>> start
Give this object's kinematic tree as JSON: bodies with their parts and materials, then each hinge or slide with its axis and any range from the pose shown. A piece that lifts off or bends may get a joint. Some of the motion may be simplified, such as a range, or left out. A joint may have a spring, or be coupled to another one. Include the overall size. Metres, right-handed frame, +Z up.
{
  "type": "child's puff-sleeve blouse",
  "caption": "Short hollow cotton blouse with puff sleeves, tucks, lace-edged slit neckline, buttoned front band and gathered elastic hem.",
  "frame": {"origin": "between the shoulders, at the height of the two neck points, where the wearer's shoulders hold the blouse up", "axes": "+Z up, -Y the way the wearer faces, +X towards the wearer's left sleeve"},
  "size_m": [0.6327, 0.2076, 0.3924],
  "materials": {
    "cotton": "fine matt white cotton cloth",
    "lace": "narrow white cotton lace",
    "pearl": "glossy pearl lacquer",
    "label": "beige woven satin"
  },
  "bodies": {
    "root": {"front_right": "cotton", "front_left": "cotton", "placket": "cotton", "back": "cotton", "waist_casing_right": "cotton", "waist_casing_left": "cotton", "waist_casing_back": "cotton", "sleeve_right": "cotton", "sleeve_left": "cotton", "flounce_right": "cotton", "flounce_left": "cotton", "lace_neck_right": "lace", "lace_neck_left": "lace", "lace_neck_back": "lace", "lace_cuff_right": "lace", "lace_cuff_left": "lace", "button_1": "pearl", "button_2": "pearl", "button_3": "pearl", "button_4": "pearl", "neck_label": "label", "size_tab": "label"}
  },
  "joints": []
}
>> end
>> start
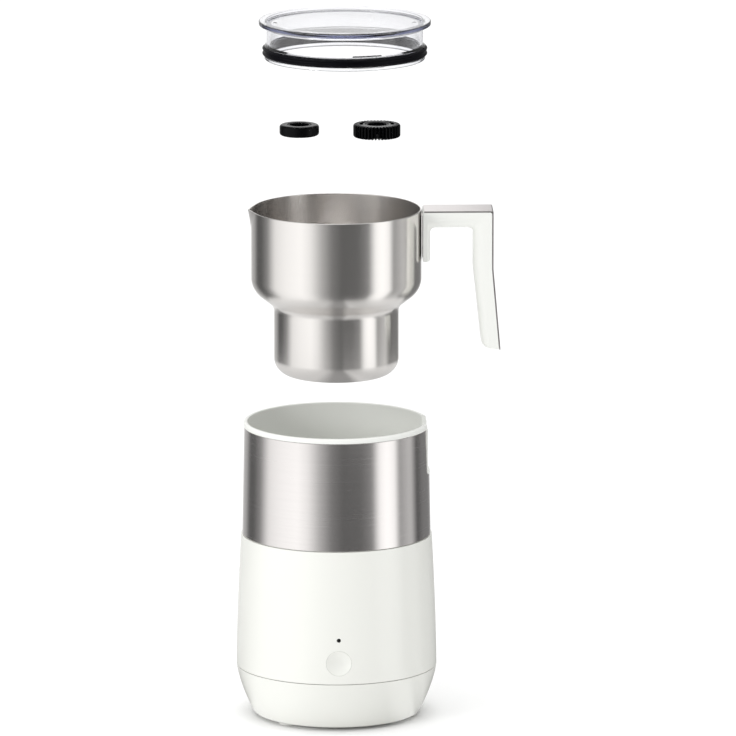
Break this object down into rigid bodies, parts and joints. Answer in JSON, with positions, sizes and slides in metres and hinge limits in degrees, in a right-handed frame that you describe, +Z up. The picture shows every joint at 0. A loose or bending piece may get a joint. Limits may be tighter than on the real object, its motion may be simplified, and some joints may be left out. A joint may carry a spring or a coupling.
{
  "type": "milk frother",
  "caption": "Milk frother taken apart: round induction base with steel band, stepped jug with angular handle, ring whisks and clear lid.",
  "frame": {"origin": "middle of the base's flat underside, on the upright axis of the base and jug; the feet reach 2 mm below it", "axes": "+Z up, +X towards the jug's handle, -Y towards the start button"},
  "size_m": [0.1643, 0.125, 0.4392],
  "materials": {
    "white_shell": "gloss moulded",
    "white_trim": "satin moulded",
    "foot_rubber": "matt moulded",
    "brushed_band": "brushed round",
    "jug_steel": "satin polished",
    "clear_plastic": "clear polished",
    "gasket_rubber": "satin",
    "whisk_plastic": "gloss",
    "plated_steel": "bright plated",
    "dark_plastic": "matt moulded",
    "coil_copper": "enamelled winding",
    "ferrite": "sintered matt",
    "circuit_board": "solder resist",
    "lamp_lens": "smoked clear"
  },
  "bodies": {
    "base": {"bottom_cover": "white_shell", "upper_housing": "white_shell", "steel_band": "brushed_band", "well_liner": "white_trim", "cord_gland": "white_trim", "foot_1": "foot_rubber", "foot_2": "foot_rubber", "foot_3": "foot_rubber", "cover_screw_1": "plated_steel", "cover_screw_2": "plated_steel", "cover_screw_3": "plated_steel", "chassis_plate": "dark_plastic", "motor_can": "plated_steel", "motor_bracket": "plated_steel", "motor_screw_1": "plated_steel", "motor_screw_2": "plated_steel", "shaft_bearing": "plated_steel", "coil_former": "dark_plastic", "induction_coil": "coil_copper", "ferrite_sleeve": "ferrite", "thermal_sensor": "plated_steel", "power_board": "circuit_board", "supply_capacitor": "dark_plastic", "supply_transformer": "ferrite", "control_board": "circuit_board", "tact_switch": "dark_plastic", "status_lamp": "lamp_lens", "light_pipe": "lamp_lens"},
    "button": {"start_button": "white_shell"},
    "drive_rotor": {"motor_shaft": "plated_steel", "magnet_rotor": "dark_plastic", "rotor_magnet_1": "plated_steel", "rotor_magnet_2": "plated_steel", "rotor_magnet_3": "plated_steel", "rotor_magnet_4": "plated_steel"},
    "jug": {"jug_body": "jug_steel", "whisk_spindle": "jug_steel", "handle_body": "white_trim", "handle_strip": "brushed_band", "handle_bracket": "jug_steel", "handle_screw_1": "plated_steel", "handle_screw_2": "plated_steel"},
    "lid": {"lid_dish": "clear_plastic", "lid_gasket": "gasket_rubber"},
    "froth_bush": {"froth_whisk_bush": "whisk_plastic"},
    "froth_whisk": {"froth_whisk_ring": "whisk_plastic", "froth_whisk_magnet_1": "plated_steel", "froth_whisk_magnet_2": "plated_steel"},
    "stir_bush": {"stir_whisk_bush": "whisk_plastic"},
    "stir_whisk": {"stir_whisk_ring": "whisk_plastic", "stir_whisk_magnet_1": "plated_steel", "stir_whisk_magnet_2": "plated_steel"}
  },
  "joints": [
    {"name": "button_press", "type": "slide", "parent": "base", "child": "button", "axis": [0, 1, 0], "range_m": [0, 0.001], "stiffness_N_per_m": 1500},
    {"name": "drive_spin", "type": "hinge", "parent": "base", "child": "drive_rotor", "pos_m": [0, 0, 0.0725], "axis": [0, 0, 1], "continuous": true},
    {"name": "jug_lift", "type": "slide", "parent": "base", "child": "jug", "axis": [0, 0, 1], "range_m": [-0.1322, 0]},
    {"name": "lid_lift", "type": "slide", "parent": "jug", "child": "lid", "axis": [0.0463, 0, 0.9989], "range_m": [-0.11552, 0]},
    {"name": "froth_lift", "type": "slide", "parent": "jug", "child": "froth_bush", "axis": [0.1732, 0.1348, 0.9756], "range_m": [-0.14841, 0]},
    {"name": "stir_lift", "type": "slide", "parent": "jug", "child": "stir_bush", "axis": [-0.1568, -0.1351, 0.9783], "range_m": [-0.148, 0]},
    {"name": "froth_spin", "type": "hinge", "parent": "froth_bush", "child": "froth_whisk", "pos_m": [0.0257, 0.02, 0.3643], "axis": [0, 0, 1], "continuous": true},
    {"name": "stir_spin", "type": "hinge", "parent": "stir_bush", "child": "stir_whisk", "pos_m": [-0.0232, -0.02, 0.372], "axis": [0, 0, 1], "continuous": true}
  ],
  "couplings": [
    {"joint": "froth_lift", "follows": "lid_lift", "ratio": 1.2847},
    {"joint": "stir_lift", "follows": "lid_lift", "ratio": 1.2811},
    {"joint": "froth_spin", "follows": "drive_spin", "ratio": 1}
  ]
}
>> end
Figure out how many lines of the data above include "parts", then give the number and nothing more.

2